§ GOAL
Write the data out again, exactly as given.

§ AVAILABLE DATA
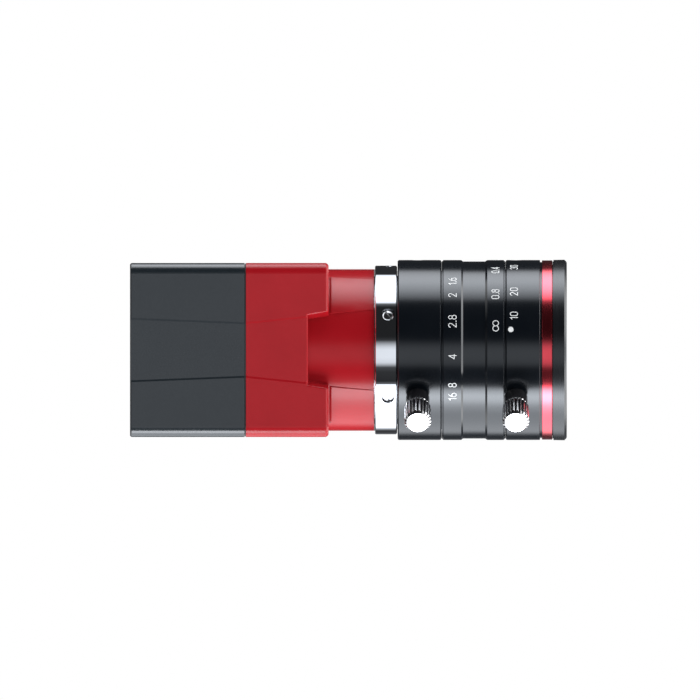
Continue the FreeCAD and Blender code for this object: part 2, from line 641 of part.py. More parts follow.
# --------------------------------------------------- sensor and its window
chip = cut("sensor_case", box("sensor_block", "board_c + 1.21", "23.6", "-7.2", "7.2", "-6.2", "6.2"),
           [box("sensor_well", "22.85", "24.0", "-5.7", "5.7", "-4.7", "4.7")])
place(chip, "image_sensor")
place(box("sensor_chip", "22.86", "23.17", "-4.6", "4.6", "-3.6", "3.6"), "sensor_die")
place(box("sensor_window", "23.61", "24.16", "-6.6", "6.6", "-5.6", "5.6"), "sensor_cover_glass")
place(turned("filter_ring", [("seat_x + 0.05", 8.6), ("seat_x + 0.05", "seat_r - 0.04"), ("seat_x + 2.2", "seat_r - 0.04"),
                             ("seat_x + 2.2", 9.9), ("seat_x + 0.8", 9.9), ("seat_x + 0.8", 8.6)]), "filter_holder")
place(rod("filter_disc", "seat_x + 0.82", "seat_x + 1.82", 9.86), "infrared_filter")

# ---------------------------------------------------------------- lens mount
GRUB = [-85.0 + 60.0 * k for k in range(6)]
mount = turned("mount_ring", [
    ("36.7", 11.7), ("36.7", "thread_r - 0.3"), ("36.95", "thread_r - 0.06"), ("flange - 0.7", "thread_r - 0.06"),
    ("flange - 0.5", 12.3), ("flange + ring_gap", 12.3), ("flange + ring_gap", "mount_r - 0.14"),
    ("flange + ring_gap + 0.14", "mount_r"), ("mount_end - 0.2", "mount_r"), ("mount_end", "mount_r - 0.2"),
    ("mount_end", "mount_bore"), ("41.62", "mount_bore"), ("41.62", 11.7)])
place(cut("mount_ring_cut", mount, [radial("mount_tap_%d" % i, "grub_x", "11.0", "16.0", "tap_r + 0.02", a)
                                    for i, a in enumerate(GRUB)]), "lens_mount_ring")
grubs = []
for i, a in enumerate(GRUB):
    body = radial("grub_%d" % i, "grub_x", "12.37", "13.78", "tap_r - 0.02", a)
    slot = doc.addObject("Part::Box", "grub_slot_%d" % i)
    slot.Length, slot.Width, slot.Height = 3.0, 0.34, 2.0
    n = outward(a)
    spin = FreeCAD.Rotation(V(0, 0, 1), n)
    twist = FreeCAD.Rotation(V(0, 0, 1), 38.0 + 17.0 * i)
    slot.Placement = FreeCAD.Placement(V(D["grub_x"], 0, 0) + n * 13.3, spin * twist) * FreeCAD.Placement(V(-1.5, -0.17, 0), FreeCAD.Rotation())
    grubs.append(cut("grub_cut_%d" % i, body, [slot]))
place(group("grub_set", grubs), "mount_grub_screws")

# -------------------------------------------------------------- fixed barrel
PIN_ANGLE, KEY_ANGLE = -150.0, 110.0
IRIS_OPEN, IRIS_CLOSED = -32.6, 50.0


def sector(name, x0, x1, r, centre, low, high):
    """A pie of the given stations and radius between two ring angles."""
    # a cylinder's sweep starts at its own X axis, which this turn puts at -Z
    start = centre + low - 90.0
    return rod(name, x0, x1, r, 0.0, 0.0, high - low, start)


barrel = turned("barrel_turned", [
    ("41.7", "bore_r"), ("41.7", 12.2), ("41.85", 12.35), ("42.4", 12.35), ("42.4", 12.1), ("43.6", 12.1), ("43.6", 12.35),
    ("mount_end + 0.05", 12.35), ("mount_end + 0.05", "sleeve_r"),
    ("centre_start - 0.12", "sleeve_r"), ("centre_start - 0.12", "barrel_r - 0.2"), ("centre_start", "barrel_r - 0.2"),
    ("centre_start", "barrel_r - 0.15"), ("centre_start + 0.15", "barrel_r"), ("55.2", "barrel_r"), ("55.5", "band_low_r"),
    ("59.2", "band_low_r"), ("59.55", "barrel_r"), ("centre_end - 0.15", "barrel_r"), ("centre_end", "barrel_r - 0.15"),
    ("centre_end", "barrel_r - 0.2"), ("centre_end + 0.12", "barrel_r - 0.2"), ("centre_end + 0.12", "neck_r"), ("neck_end - 0.2", "neck_r"), ("neck_end", "neck_r - 0.2"), ("neck_end", "bore_r")])
doc.recompute()
barrel_cuts = [
    sector("barrel_window", "pin_x - pin_r - 0.1", "pin_x + pin_r + 0.1", "sleeve_r + 0.1", PIN_ANGLE, IRIS_OPEN - 4.0, IRIS_CLOSED + 4.0),
    radial("barrel_key", "key_x", "10.0", "16.0", "key_r + 0.01", KEY_ANGLE),
]
place(cut("barrel_cut", barrel, barrel_cuts), "centre_barrel")
place(cut("key_cut", radial("key_rod", "key_x", "10.75", "barrel_r - 0.12", "key_r", KEY_ANGLE),
          [box("key_slot", "key_x - 1.0", "key_x + 1.0", "4.6", "5.0", "-16.0", "-13.55")]), "focus_guide_key")

# ------------------------------------------------------------------ iris ring
iris = turned("iris_turned", [
    ("iris_start", "iris_bore"), ("iris_start", "barrel_r - 0.2"), ("iris_start + 0.2", "barrel_r"),
    ("iris_end - 0.2", "barrel_r"), ("iris_end", "barrel_r - 0.2"), ("iris_end", "iris_bore")])
iris_cuts = [radial("iris_tap_%d" % i, "iris_screw_x", "12.0", "16.0", "tap_r", a) for i, a in enumerate((30.0, -90.0, 150.0))]
iris_cuts.append(radial("iris_pin_hole", "pin_x", "12.0", "16.0", "pin_r + 0.01", PIN_ANGLE))
place(cut("iris_cut", iris, iris_cuts), "iris_ring")
place(radial("drive_pin", "pin_x", "9.95", "barrel_r - 0.1", "pin_r", PIN_ANGLE), "iris_drive_pin")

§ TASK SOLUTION
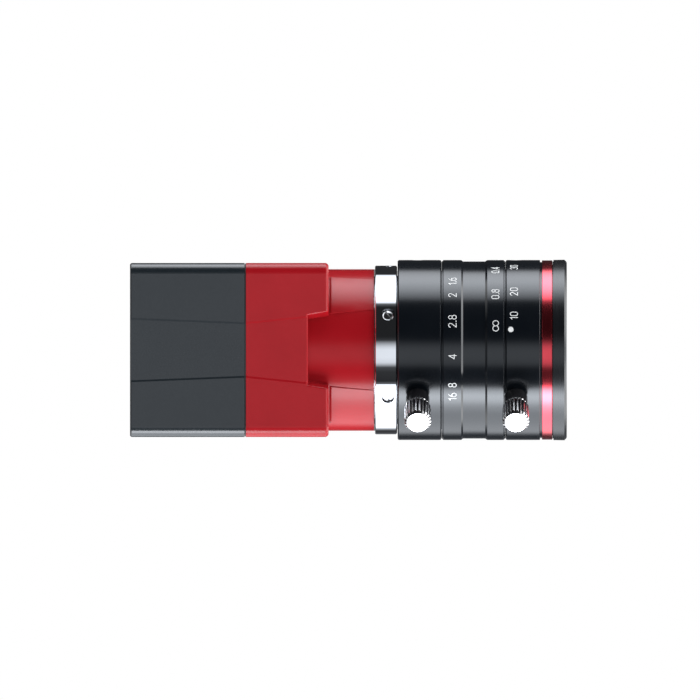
Continue the FreeCAD and Blender code for this object: part 2, from line 641 of part.py. More parts follow.
# --------------------------------------------------- sensor and its window
chip = cut("sensor_case", box("sensor_block", "board_c + 1.21", "23.6", "-7.2", "7.2", "-6.2", "6.2"),
           [box("sensor_well", "22.85", "24.0", "-5.7", "5.7", "-4.7", "4.7")])
place(chip, "image_sensor")
place(box("sensor_chip", "22.86", "23.17", "-4.6", "4.6", "-3.6", "3.6"), "sensor_die")
place(box("sensor_window", "23.61", "24.16", "-6.6", "6.6", "-5.6", "5.6"), "sensor_cover_glass")
place(turned("filter_ring", [("seat_x + 0.05", 8.6), ("seat_x + 0.05", "seat_r - 0.04"), ("seat_x + 2.2", "seat_r - 0.04"),
                             ("seat_x + 2.2", 9.9), ("seat_x + 0.8", 9.9), ("seat_x + 0.8", 8.6)]), "filter_holder")
place(rod("filter_disc", "seat_x + 0.82", "seat_x + 1.82", 9.86), "infrared_filter")

# ---------------------------------------------------------------- lens mount
GRUB = [-85.0 + 60.0 * k for k in range(6)]
mount = turned("mount_ring", [
    ("36.7", 11.7), ("36.7", "thread_r - 0.3"), ("36.95", "thread_r - 0.06"), ("flange - 0.7", "thread_r - 0.06"),
    ("flange - 0.5", 12.3), ("flange + ring_gap", 12.3), ("flange + ring_gap", "mount_r - 0.14"),
    ("flange + ring_gap + 0.14", "mount_r"), ("mount_end - 0.2", "mount_r"), ("mount_end", "mount_r - 0.2"),
    ("mount_end", "mount_bore"), ("41.62", "mount_bore"), ("41.62", 11.7)])
place(cut("mount_ring_cut", mount, [radial("mount_tap_%d" % i, "grub_x", "11.0", "16.0", "tap_r + 0.02", a)
                                    for i, a in enumerate(GRUB)]), "lens_mount_ring")
grubs = []
for i, a in enumerate(GRUB):
    body = radial("grub_%d" % i, "grub_x", "12.37", "13.78", "tap_r - 0.02", a)
    slot = doc.addObject("Part::Box", "grub_slot_%d" % i)
    slot.Length, slot.Width, slot.Height = 3.0, 0.34, 2.0
    n = outward(a)
    spin = FreeCAD.Rotation(V(0, 0, 1), n)
    twist = FreeCAD.Rotation(V(0, 0, 1), 38.0 + 17.0 * i)
    slot.Placement = FreeCAD.Placement(V(D["grub_x"], 0, 0) + n * 13.3, spin * twist) * FreeCAD.Placement(V(-1.5, -0.17, 0), FreeCAD.Rotation())
    grubs.append(cut("grub_cut_%d" % i, body, [slot]))
place(group("grub_set", grubs), "mount_grub_screws")

# -------------------------------------------------------------- fixed barrel
PIN_ANGLE, KEY_ANGLE = -150.0, 110.0
IRIS_OPEN, IRIS_CLOSED = -32.6, 50.0


def sector(name, x0, x1, r, centre, low, high):
    """A pie of the given stations and radius between two ring angles."""
    # a cylinder's sweep starts at its own X axis, which this turn puts at -Z
    start = centre + low - 90.0
    return rod(name, x0, x1, r, 0.0, 0.0, high - low, start)


barrel = turned("barrel_turned", [
    ("41.7", "bore_r"), ("41.7", 12.2), ("41.85", 12.35), ("42.4", 12.35), ("42.4", 12.1), ("43.6", 12.1), ("43.6", 12.35),
    ("mount_end + 0.05", 12.35), ("mount_end + 0.05", "sleeve_r"),
    ("centre_start - 0.12", "sleeve_r"), ("centre_start - 0.12", "barrel_r - 0.2"), ("centre_start", "barrel_r - 0.2"),
    ("centre_start", "barrel_r - 0.15"), ("centre_start + 0.15", "barrel_r"), ("55.2", "barrel_r"), ("55.5", "band_low_r"),
    ("59.2", "band_low_r"), ("59.55", "barrel_r"), ("centre_end - 0.15", "barrel_r"), ("centre_end", "barrel_r - 0.15"),
    ("centre_end", "barrel_r - 0.2"), ("centre_end + 0.12", "barrel_r - 0.2"), ("centre_end + 0.12", "neck_r"), ("neck_end - 0.2", "neck_r"), ("neck_end", "neck_r - 0.2"), ("neck_end", "bore_r")])
doc.recompute()
barrel_cuts = [
    sector("barrel_window", "pin_x - pin_r - 0.1", "pin_x + pin_r + 0.1", "sleeve_r + 0.1", PIN_ANGLE, IRIS_OPEN - 4.0, IRIS_CLOSED + 4.0),
    radial("barrel_key", "key_x", "10.0", "16.0", "key_r + 0.01", KEY_ANGLE),
]
place(cut("barrel_cut", barrel, barrel_cuts), "centre_barrel")
place(cut("key_cut", radial("key_rod", "key_x", "10.75", "barrel_r - 0.12", "key_r", KEY_ANGLE),
          [box("key_slot", "key_x - 1.0", "key_x + 1.0", "4.6", "5.0", "-16.0", "-13.55")]), "focus_guide_key")

# ------------------------------------------------------------------ iris ring
iris = turned("iris_turned", [
    ("iris_start", "iris_bore"), ("iris_start", "barrel_r - 0.2"), ("iris_start + 0.2", "barrel_r"),
    ("iris_end - 0.2", "barrel_r"), ("iris_end", "barrel_r - 0.2"), ("iris_end", "iris_bore")])
iris_cuts = [radial("iris_tap_%d" % i, "iris_screw_x", "12.0", "16.0", "tap_r", a) for i, a in enumerate((30.0, -90.0, 150.0))]
iris_cuts.append(radial("iris_pin_hole", "pin_x", "12.0", "16.0", "pin_r + 0.01", PIN_ANGLE))
place(cut("iris_cut", iris, iris_cuts), "iris_ring")
place(radial("drive_pin", "pin_x", "9.95", "barrel_r - 0.1", "pin_r", PIN_ANGLE), "iris_drive_pin")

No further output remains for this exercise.